THE PROBLEM
Only the lines from the start of the entries up to and including the line with "return slope" should be written out, exactly as they stand.

[start RAW DATA]

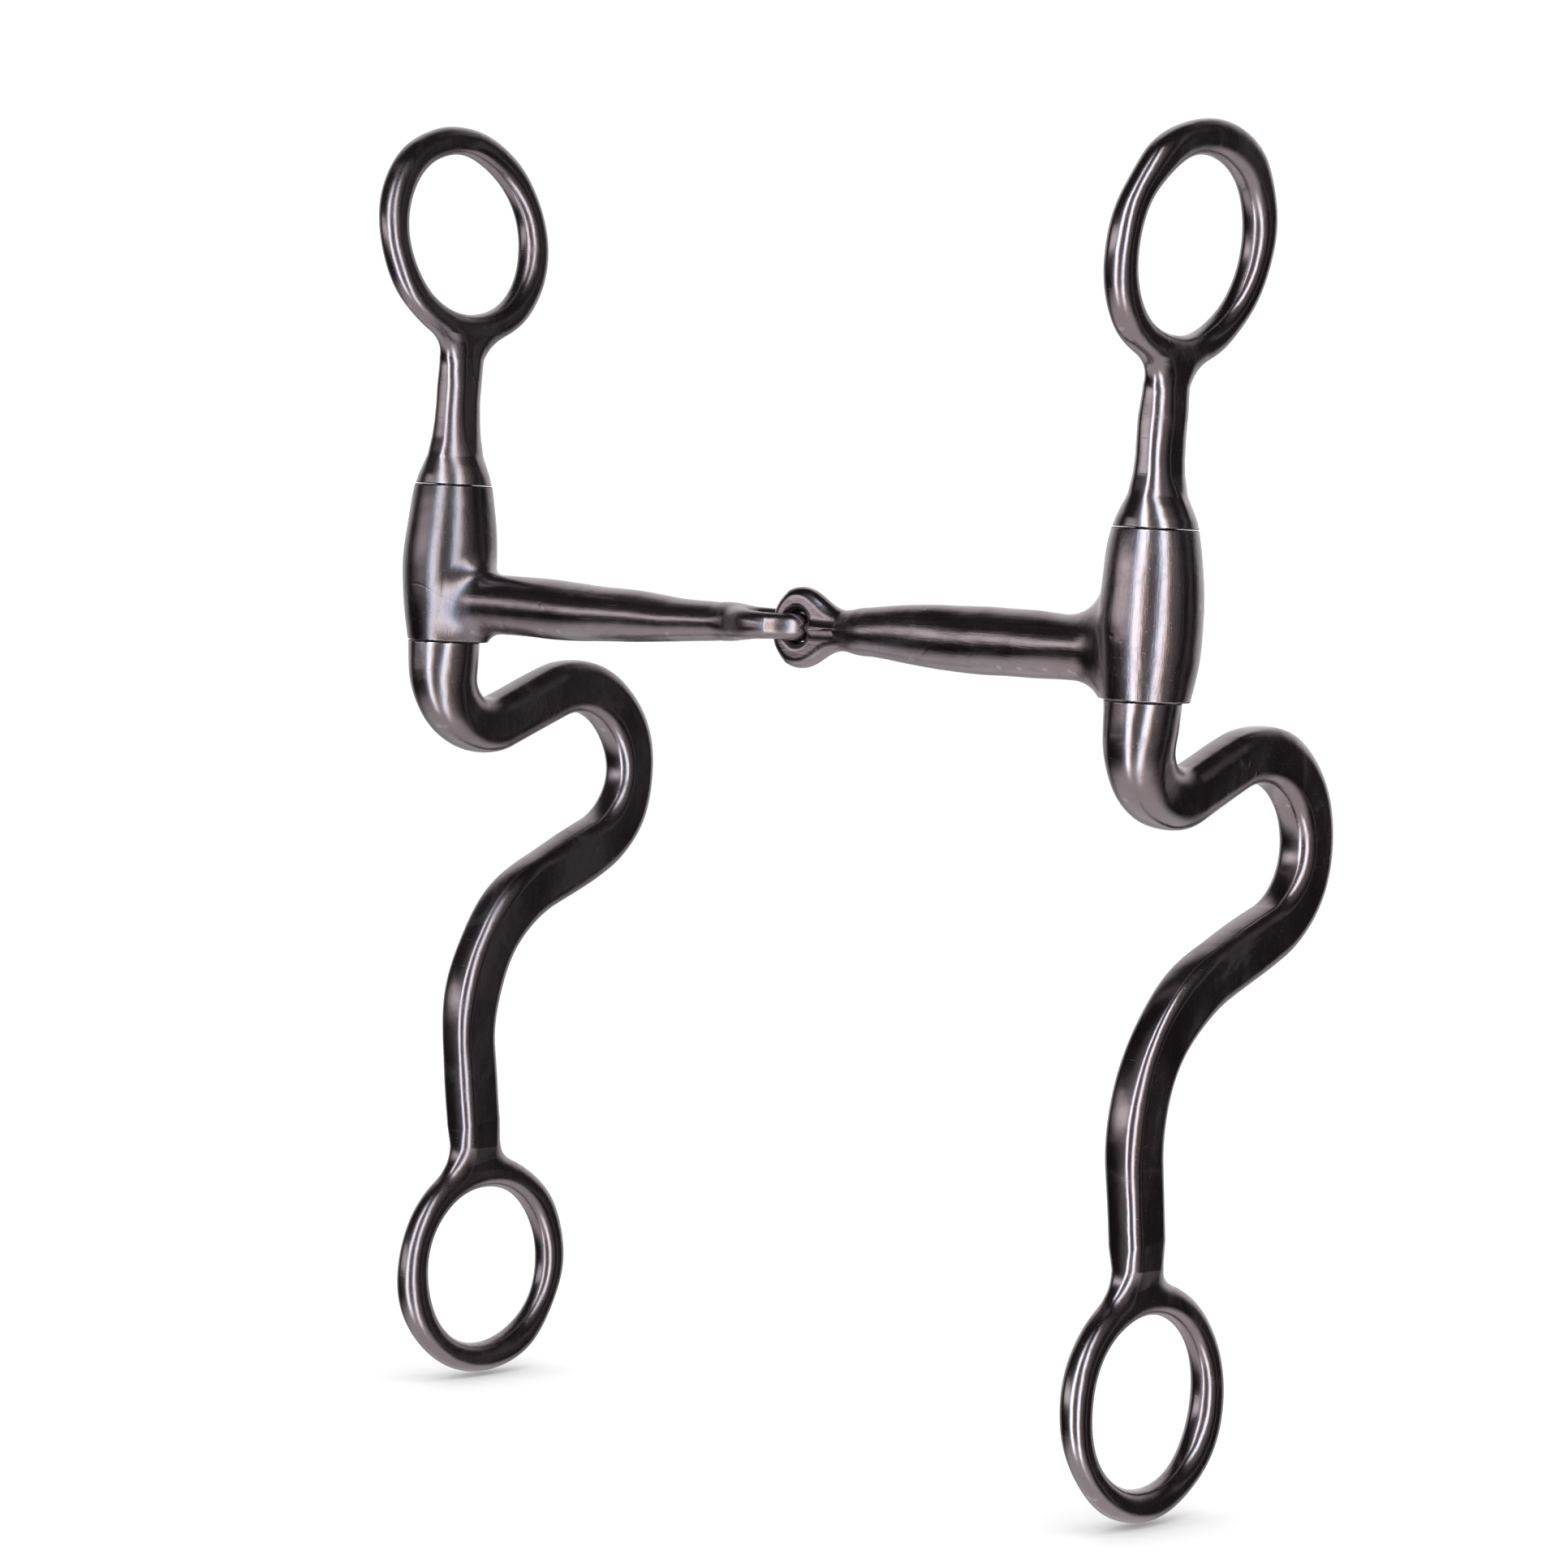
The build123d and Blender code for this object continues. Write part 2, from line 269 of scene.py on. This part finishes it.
def gradient_of(field, points):
    """The field's slope at points, by central differences."""
    reach = 0.05                            # millimetres
    slope = np.zeros_like(points)
    for axis in range(3):
        shift = np.zeros(3)
        shift[axis] = reach
        ahead, behind = points + shift, points - shift
        slope[:, axis] = (field(*ahead.T) - field(*behind.T)) / (2 * reach)
    return slope


def mesh_piece(name, field, low, high, body, node, material, slot):
    """Meshes a field inside a box and puts it in the scene in place of its CAD node."""
    axes = [np.arange(a - MARGIN, b + MARGIN + STEP, STEP) for a, b in zip(low, high)]
    x, y, z = np.meshgrid(*axes, indexing="ij", sparse=True)
    values = field(x, y, z)
    points, quads = net_of(values)
    points = points * STEP + np.array([axis[0] for axis in axes])
    for _ in range(PULLS):
        slope = gradient_of(field, points)
        size = np.maximum((slope ** 2).sum(1), 0.05)
        move = slope * (field(*points.T) / size)[:, None]
        points -= np.clip(move, -STEP / 2, STEP / 2)
    mesh = bpy.data.meshes.new(name)
    mesh.from_pydata((points * MM).tolist(), [], quads.tolist())
    mesh.shade_smooth()
    slope = gradient_of(field, points)
    mesh.normals_split_custom_set_from_vertices(slope / np.linalg.norm(slope, axis=1)[:, None])
    piece = bpy.data.objects.new(name, mesh)
    bpy.context.collection.objects.link(piece)
    mesh.materials.append(material)
    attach(piece, body)
    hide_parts(node)


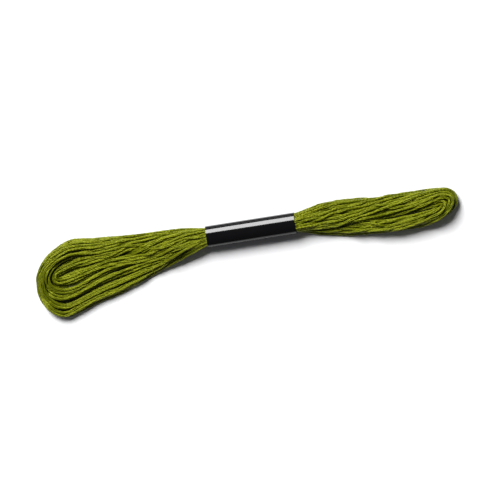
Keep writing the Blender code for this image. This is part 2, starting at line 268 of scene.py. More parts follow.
def wound_floss(floss, rng):
    """The floss's path as it is wound: turn after turn along the ribbon, in bunches that keep together."""
    radius = floss.floss_diameter / 2
    sections = ribbon_sections(SECTION_STEP)
    right, left = sections[:, 0:2], sections[:, 2:4]
    base_r, base_l, height, ledge = sections[:, 4:8].T
    middle = (right + left) / 2
    width = np.linalg.norm(right - left, axis=1)
    across_way = (right - left) / width[:, None]
    run = np.concatenate([[0.0], np.cumsum(np.linalg.norm(np.diff(middle, axis=0), axis=1))])
    share = run / (run[-1] + SECTION_STEP)

    bunch = np.arange(floss.turns) * floss.bunches // floss.turns
    size = np.bincount(bunch)
    middles = bunch_middles(floss.bunches)
    roll = rng.choice([-2, -1, 1, 2], floss.bunches)
    phase = rng.uniform(0.0, 2 * math.pi, floss.bunches)
    drifts = [(wander(share, rng), wander(share, rng)) for _ in range(floss.bunches)]
    opened = ease((OPENING_AT - middle[:, 0]) / OPENING_LENGTH)
    open_places = wide_loop_places(bunch, middles)
    rolled = 2 * math.pi * floss.rolls * ease((share - ROLL_START) / ROLL_LENGTH)
    lay = floss.lay * np.sin(2 * math.pi * share + LAY_PHASE) + rolled
    rope = floss.bunch_reach + radius
    room_across = width / 2 - rope
    room_up = np.maximum(0.0, height / 2 - rope)
    stacked = ease((STACK_WIDTH * rope - width) / (2 * rope))
    laid = []
    for turn in range(floss.turns):
        # Its place with its bunch in the rounded ribbon.
        own = bunch[turn]
        drift = [floss.bunch_drift * drifts[own][axis] for axis in (0, 1)]
        place = [middles[own][axis] + drift[axis] for axis in (0, 1)]
        p = np.clip(place[0] * np.cos(lay) - place[1] * np.sin(lay), -1.0, 1.0)
        q = np.clip(place[0] * np.sin(lay) + place[1] * np.cos(lay), -1.0, 1.0)
        angle = phase[own] + 2 * math.pi * (turn / size[own] + roll[own] * share)
        round_across, round_up = floss.bunch_reach * np.cos(angle), floss.bunch_reach * np.sin(angle)
        across = p * room_across + round_across
        up = height / 2 + q * room_up + round_up

        # Its place in the wide loop, where the bunches are opened out.
        lane, reach, layer, in_rope = open_places[turn]
        if in_rope < 0:
            open_across = lane * (width / 2 - radius) - reach * np.abs(ledge)
            open_up = radius * (1.0 + LAYER_RISE * layer)
        else:
            open_across = (lane + drift[0]) * room_across + round_across
            level = 1.0 + stacked * (ROPE_LEVELS[in_rope] - 1.0)
            open_up = rope + level * (height - 2 * rope) + round_up
        across = across + (open_across - across) * opened + floss.drift * wander(share, rng)
        up = up + (open_up - up) * opened + floss.drift * wander(share, rng)
        across = np.minimum(across, width / 2 - radius)
        up = np.clip(up, radius, height - TOP_SINK * radius)
        laid.append(np.column_stack([across, up]))

    # A turn moves over to the next one's place inside the band, where the round begins and ends.
    change = ease(0.5 + middle[:, 0] / CHANGE_LENGTH)[:, None]
    starting, ending = (share < ROUND_END)[:, None], (share > 1.0 - ROUND_END)[:, None]
    path = []
    for turn, here in enumerate(laid):
        last, following = laid[max(0, turn - 1)], laid[min(turn + 1, floss.turns - 1)]
        place = np.where(starting, last + (here - last) * change, here)
        place = np.where(ending, here + (following - here) * change, place)
        level = np.clip(place[:, 0] / width + 0.5, 0.0, 1.0)
        base = base_l + (base_r - base_l) * level
        path.append(np.column_stack([middle + across_way * place[:, :1], base + place[:, 1]]))
    return np.vstack(path)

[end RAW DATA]

SOLUTION TO THE EXERCISE
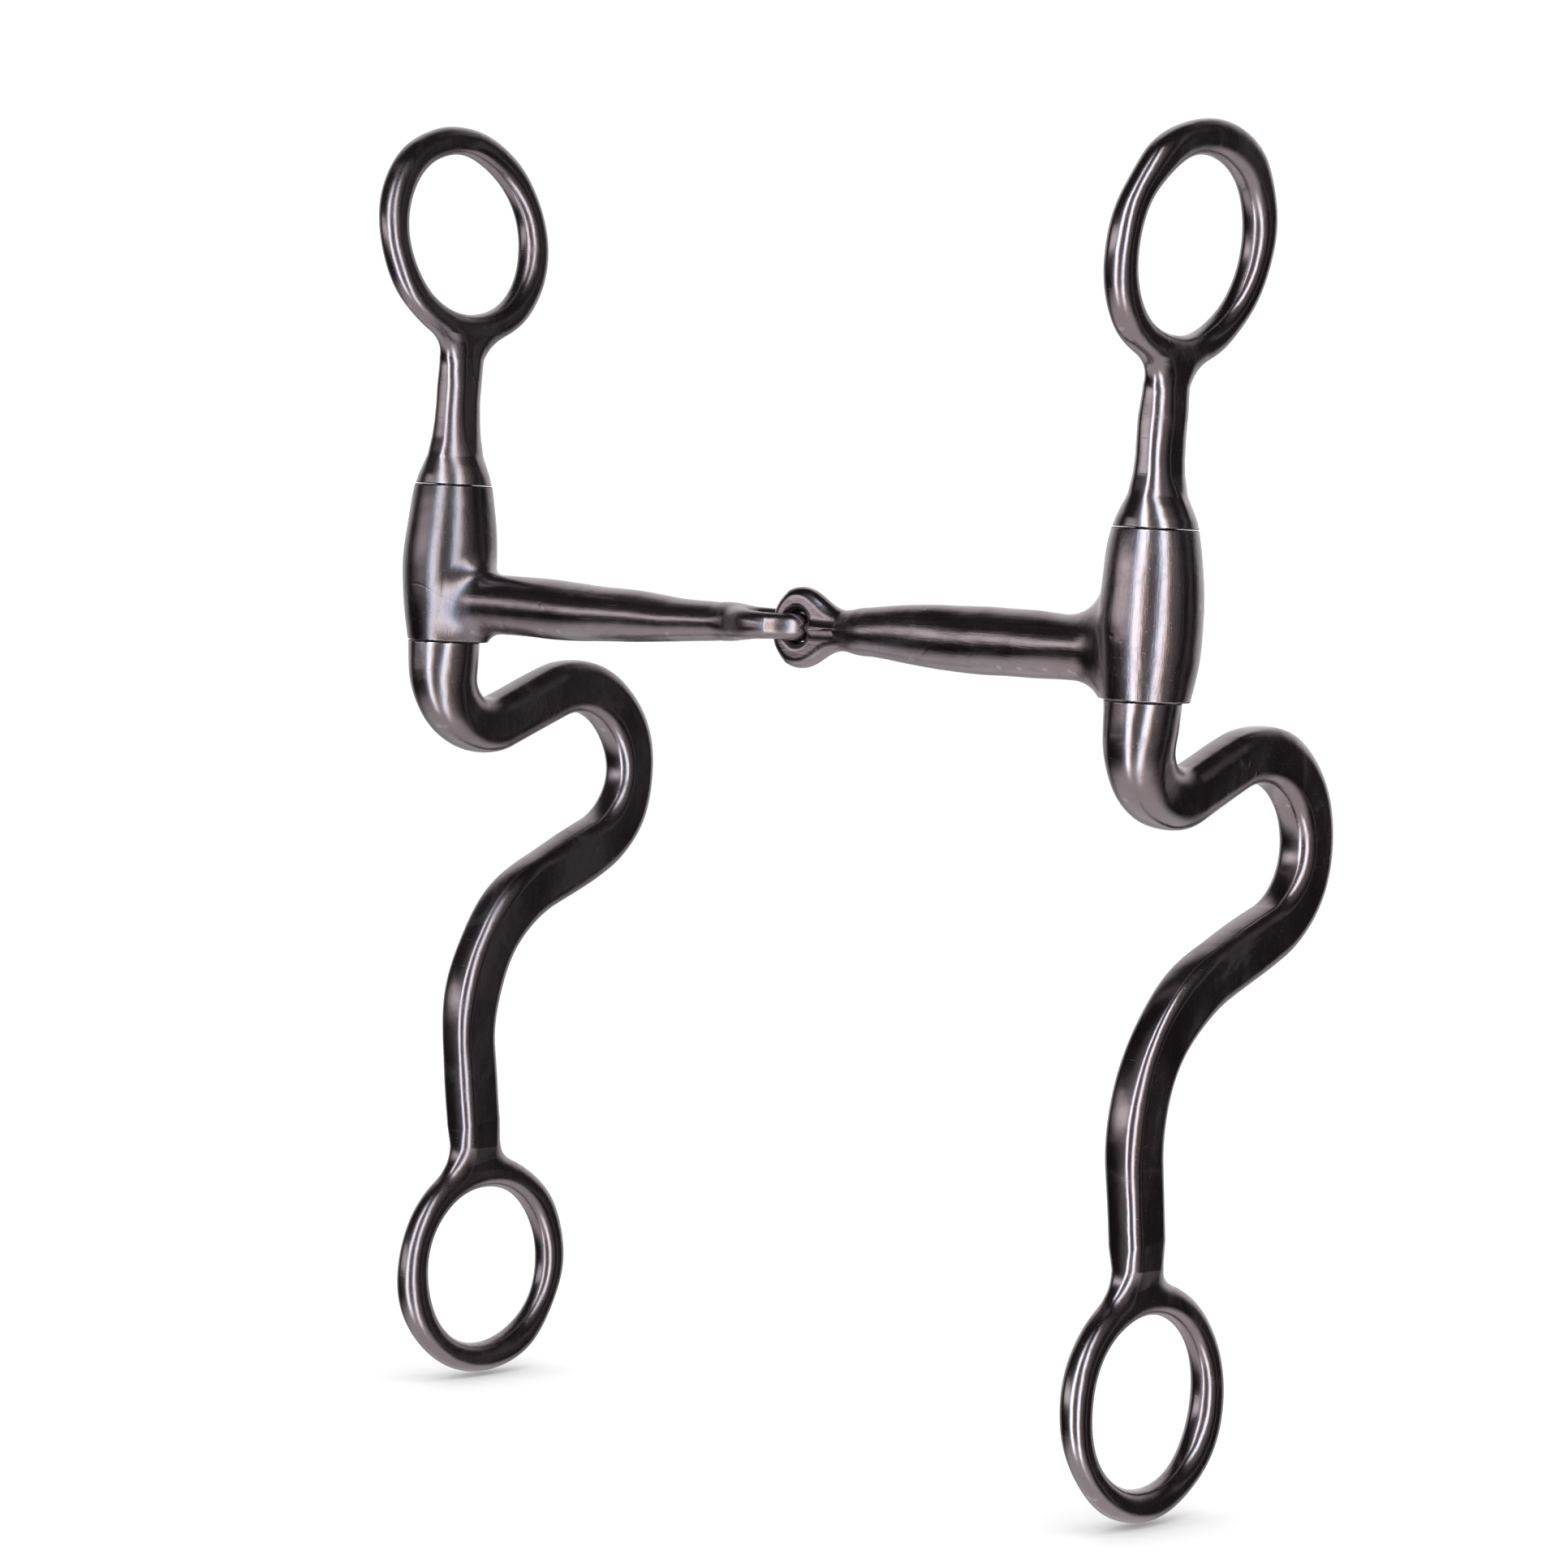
The build123d and Blender code for this object continues. Write part 2, from line 269 of scene.py on. This part finishes it.
def gradient_of(field, points):
    """The field's slope at points, by central differences."""
    reach = 0.05                            # millimetres
    slope = np.zeros_like(points)
    for axis in range(3):
        shift = np.zeros(3)
        shift[axis] = reach
        ahead, behind = points + shift, points - shift
        slope[:, axis] = (field(*ahead.T) - field(*behind.T)) / (2 * reach)
    return slope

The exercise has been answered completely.